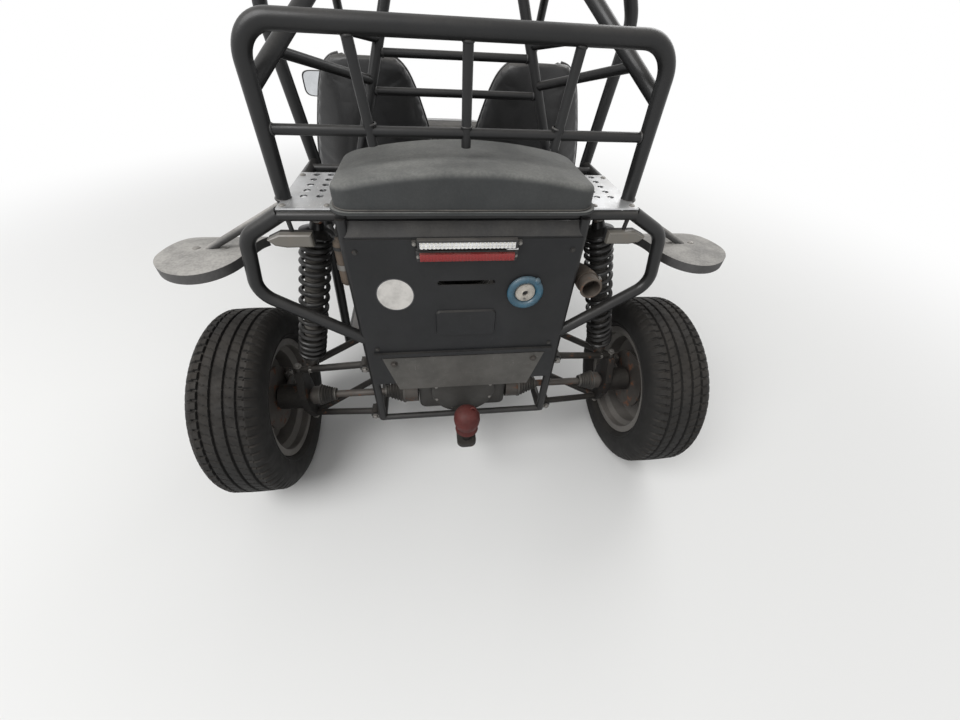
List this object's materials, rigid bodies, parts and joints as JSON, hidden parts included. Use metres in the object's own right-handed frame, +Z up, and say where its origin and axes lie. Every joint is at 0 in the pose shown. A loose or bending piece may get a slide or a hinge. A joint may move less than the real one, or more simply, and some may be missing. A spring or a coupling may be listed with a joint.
{
  "type": "two-seat dune buggy",
  "caption": "Two-seat rear-engined dune buggy: open tube cage, coil-over double wishbones, moulded engine cover, tail panel with lamps, tow ball; wheels roll and the front pair steers.",
  "frame": {"origin": "on the floor under the middle of the whole vehicle's box", "axes": "+X to the vehicle's right, +Y forward, +Z up"},
  "size_m": [1.482, 2.6579, 1.45],
  "materials": {
    "tube_black": "satin black paint on steel tube",
    "panel_black": "matt black sheet, dusty",
    "cover_grey": "dark grey grained moulding",
    "deck_alloy": "worn bright sheet",
    "plate_grey": "dull grey sheet, scratched",
    "suspension": "black paint with rust at the ends",
    "spring_black": "satin black spring",
    "tyre": "dusty road tyre",
    "rim_steel": "dusty silver paint",
    "shaft_steel": "bare steel, rusty",
    "engine_alloy": "dull cast alloy",
    "exhaust_steel": "heat-browned steel",
    "mudguard": "black moulding under pale dust",
    "seat_vinyl": "black vinyl",
    "dash_black": "grained black moulding",
    "hood_black": "black moulding",
    "floor_alloy": "dull sheet",
    "rubber": "black rubber",
    "cap_red": "dark red soft cover",
    "lamp_red": "red lens",
    "lamp_clear": "clear lens",
    "lamp_amber": "pale amber lens, dusty",
    "disc_blue": "blue ring round a grey face",
    "mirror_black": "black shell"
  },
  "bodies": {
    "root": {"floor_frame": "tube_black", "main_hoop": "tube_black", "cage_sides": "tube_black", "cage_bars": "tube_black", "door_bars": "tube_black", "nose_frame": "tube_black", "rear_frame": "tube_black", "rear_stays": "tube_black", "tail_hoop": "tube_black", "outer_stays": "tube_black", "side_guards": "tube_black", "front_bumper": "tube_black", "floor_pan": "floor_alloy", "seats": "seat_vinyl", "dashboard": "dash_black", "steering_column": "tube_black", "pedals": "shaft_steel", "mirrors": "mirror_black", "rear_arms": "suspension", "rear_hub_carriers": "suspension", "rear_shocks": "spring_black", "engine_block": "engine_alloy", "exhaust": "exhaust_steel", "front_arms": "suspension", "front_shocks": "spring_black", "tail_panel": "panel_black", "plate_panel": "plate_grey", "engine_cover": "cover_grey", "deck_plates": "deck_alloy", "rear_mudguards": "mudguard", "rear_indicators": "lamp_amber", "light_strip": "lamp_clear", "red_lamp": "lamp_red", "tail_disc": "disc_blue", "tow_hitch": "suspension", "ball_cap": "cap_red", "headlights": "lamp_clear", "nose_body": "hood_black"},
    "rack": {"steering_rack": "shaft_steel"},
    "steering_wheel": {"steering_wheel": "rubber"},
    "wheel_rear_left": {"tyre_rear_left": "tyre", "rim_rear_left": "rim_steel", "half_shaft_left": "shaft_steel"},
    "knuckle_left": {"knuckle_left": "suspension", "front_mudguard_left": "mudguard"},
    "wheel_front_left": {"tyre_front_left": "tyre", "rim_front_left": "rim_steel", "front_brake_left": "shaft_steel"},
    "wheel_rear_right": {"tyre_rear_right": "tyre", "rim_rear_right": "rim_steel", "half_shaft_right": "shaft_steel"},
    "knuckle_right": {"knuckle_right": "suspension", "front_mudguard_right": "mudguard"},
    "wheel_front_right": {"tyre_front_right": "tyre", "rim_front_right": "rim_steel", "front_brake_right": "shaft_steel"}
  },
  "joints": [
    {"name": "roll_rear_left", "type": "hinge", "parent": "root", "child": "wheel_rear_left", "pos_m": [-0.646, -1.027, 0.298], "axis": [1, 0, 0], "continuous": true},
    {"name": "roll_rear_right", "type": "hinge", "parent": "root", "child": "wheel_rear_right", "pos_m": [0.646, -1.027, 0.298], "axis": [1, 0, 0], "continuous": true},
    {"name": "steer_left", "type": "hinge", "parent": "root", "child": "knuckle_left", "pos_m": [-0.53, 0.873, 0.275], "axis": [0, 0, 1], "range_deg": [-30, 30]},
    {"name": "roll_front_left", "type": "hinge", "parent": "knuckle_left", "child": "wheel_front_left", "pos_m": [-0.6, 0.873, 0.275], "axis": [1, 0, 0], "continuous": true},
    {"name": "steer_right", "type": "hinge", "parent": "root", "child": "knuckle_right", "pos_m": [0.53, 0.873, 0.275], "axis": [0, 0, 1], "range_deg": [-30, 30]},
    {"name": "roll_front_right", "type": "hinge", "parent": "knuckle_right", "child": "wheel_front_right", "pos_m": [0.6, 0.873, 0.275], "axis": [1, 0, 0], "continuous": true},
    {"name": "rack_slide", "type": "slide", "parent": "root", "child": "rack", "axis": [1, 0, 0], "range_m": [-0.053, 0.053]},
    {"name": "steering_turn", "type": "hinge", "parent": "root", "child": "steering_wheel", "pos_m": [-0.265, 0.103, 0.85], "axis": [0, -0.788, 0.6157], "range_deg": [-271, 271]}
  ],
  "couplings": [
    {"joint": "steer_right", "follows": "steer_left", "ratio": 1},
    {"joint": "rack_slide", "follows": "steer_left", "m_per_rad": 0.1},
    {"joint": "steering_turn", "follows": "steer_left", "ratio": 9}
  ]
}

────────

## What is being asked
Give the material above again, word for word.

## Solution to this task
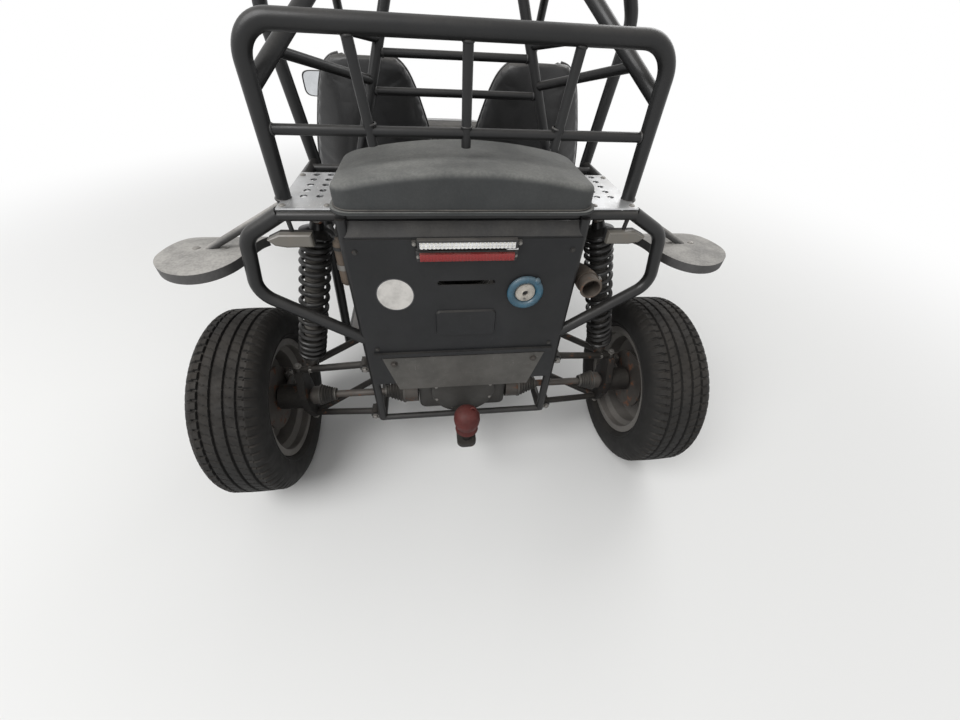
List this object's materials, rigid bodies, parts and joints as JSON, hidden parts included. Use metres in the object's own right-handed frame, +Z up, and say where its origin and axes lie. Every joint is at 0 in the pose shown. A loose or bending piece may get a slide or a hinge. A joint may move less than the real one, or more simply, and some may be missing. A spring or a coupling may be listed with a joint.
{
  "type": "two-seat dune buggy",
  "caption": "Two-seat rear-engined dune buggy: open tube cage, coil-over double wishbones, moulded engine cover, tail panel with lamps, tow ball; wheels roll and the front pair steers.",
  "frame": {"origin": "on the floor under the middle of the whole vehicle's box", "axes": "+X to the vehicle's right, +Y forward, +Z up"},
  "size_m": [1.482, 2.6579, 1.45],
  "materials": {
    "tube_black": "satin black paint on steel tube",
    "panel_black": "matt black sheet, dusty",
    "cover_grey": "dark grey grained moulding",
    "deck_alloy": "worn bright sheet",
    "plate_grey": "dull grey sheet, scratched",
    "suspension": "black paint with rust at the ends",
    "spring_black": "satin black spring",
    "tyre": "dusty road tyre",
    "rim_steel": "dusty silver paint",
    "shaft_steel": "bare steel, rusty",
    "engine_alloy": "dull cast alloy",
    "exhaust_steel": "heat-browned steel",
    "mudguard": "black moulding under pale dust",
    "seat_vinyl": "black vinyl",
    "dash_black": "grained black moulding",
    "hood_black": "black moulding",
    "floor_alloy": "dull sheet",
    "rubber": "black rubber",
    "cap_red": "dark red soft cover",
    "lamp_red": "red lens",
    "lamp_clear": "clear lens",
    "lamp_amber": "pale amber lens, dusty",
    "disc_blue": "blue ring round a grey face",
    "mirror_black": "black shell"
  },
  "bodies": {
    "root": {"floor_frame": "tube_black", "main_hoop": "tube_black", "cage_sides": "tube_black", "cage_bars": "tube_black", "door_bars": "tube_black", "nose_frame": "tube_black", "rear_frame": "tube_black", "rear_stays": "tube_black", "tail_hoop": "tube_black", "outer_stays": "tube_black", "side_guards": "tube_black", "front_bumper": "tube_black", "floor_pan": "floor_alloy", "seats": "seat_vinyl", "dashboard": "dash_black", "steering_column": "tube_black", "pedals": "shaft_steel", "mirrors": "mirror_black", "rear_arms": "suspension", "rear_hub_carriers": "suspension", "rear_shocks": "spring_black", "engine_block": "engine_alloy", "exhaust": "exhaust_steel", "front_arms": "suspension", "front_shocks": "spring_black", "tail_panel": "panel_black", "plate_panel": "plate_grey", "engine_cover": "cover_grey", "deck_plates": "deck_alloy", "rear_mudguards": "mudguard", "rear_indicators": "lamp_amber", "light_strip": "lamp_clear", "red_lamp": "lamp_red", "tail_disc": "disc_blue", "tow_hitch": "suspension", "ball_cap": "cap_red", "headlights": "lamp_clear", "nose_body": "hood_black"},
    "rack": {"steering_rack": "shaft_steel"},
    "steering_wheel": {"steering_wheel": "rubber"},
    "wheel_rear_left": {"tyre_rear_left": "tyre", "rim_rear_left": "rim_steel", "half_shaft_left": "shaft_steel"},
    "knuckle_left": {"knuckle_left": "suspension", "front_mudguard_left": "mudguard"},
    "wheel_front_left": {"tyre_front_left": "tyre", "rim_front_left": "rim_steel", "front_brake_left": "shaft_steel"},
    "wheel_rear_right": {"tyre_rear_right": "tyre", "rim_rear_right": "rim_steel", "half_shaft_right": "shaft_steel"},
    "knuckle_right": {"knuckle_right": "suspension", "front_mudguard_right": "mudguard"},
    "wheel_front_right": {"tyre_front_right": "tyre", "rim_front_right": "rim_steel", "front_brake_right": "shaft_steel"}
  },
  "joints": [
    {"name": "roll_rear_left", "type": "hinge", "parent": "root", "child": "wheel_rear_left", "pos_m": [-0.646, -1.027, 0.298], "axis": [1, 0, 0], "continuous": true},
    {"name": "roll_rear_right", "type": "hinge", "parent": "root", "child": "wheel_rear_right", "pos_m": [0.646, -1.027, 0.298], "axis": [1, 0, 0], "continuous": true},
    {"name": "steer_left", "type": "hinge", "parent": "root", "child": "knuckle_left", "pos_m": [-0.53, 0.873, 0.275], "axis": [0, 0, 1], "range_deg": [-30, 30]},
    {"name": "roll_front_left", "type": "hinge", "parent": "knuckle_left", "child": "wheel_front_left", "pos_m": [-0.6, 0.873, 0.275], "axis": [1, 0, 0], "continuous": true},
    {"name": "steer_right", "type": "hinge", "parent": "root", "child": "knuckle_right", "pos_m": [0.53, 0.873, 0.275], "axis": [0, 0, 1], "range_deg": [-30, 30]},
    {"name": "roll_front_right", "type": "hinge", "parent": "knuckle_right", "child": "wheel_front_right", "pos_m": [0.6, 0.873, 0.275], "axis": [1, 0, 0], "continuous": true},
    {"name": "rack_slide", "type": "slide", "parent": "root", "child": "rack", "axis": [1, 0, 0], "range_m": [-0.053, 0.053]},
    {"name": "steering_turn", "type": "hinge", "parent": "root", "child": "steering_wheel", "pos_m": [-0.265, 0.103, 0.85], "axis": [0, -0.788, 0.6157], "range_deg": [-271, 271]}
  ],
  "couplings": [
    {"joint": "steer_right", "follows": "steer_left", "ratio": 1},
    {"joint": "rack_slide", "follows": "steer_left", "m_per_rad": 0.1},
    {"joint": "steering_turn", "follows": "steer_left", "ratio": 9}
  ]
}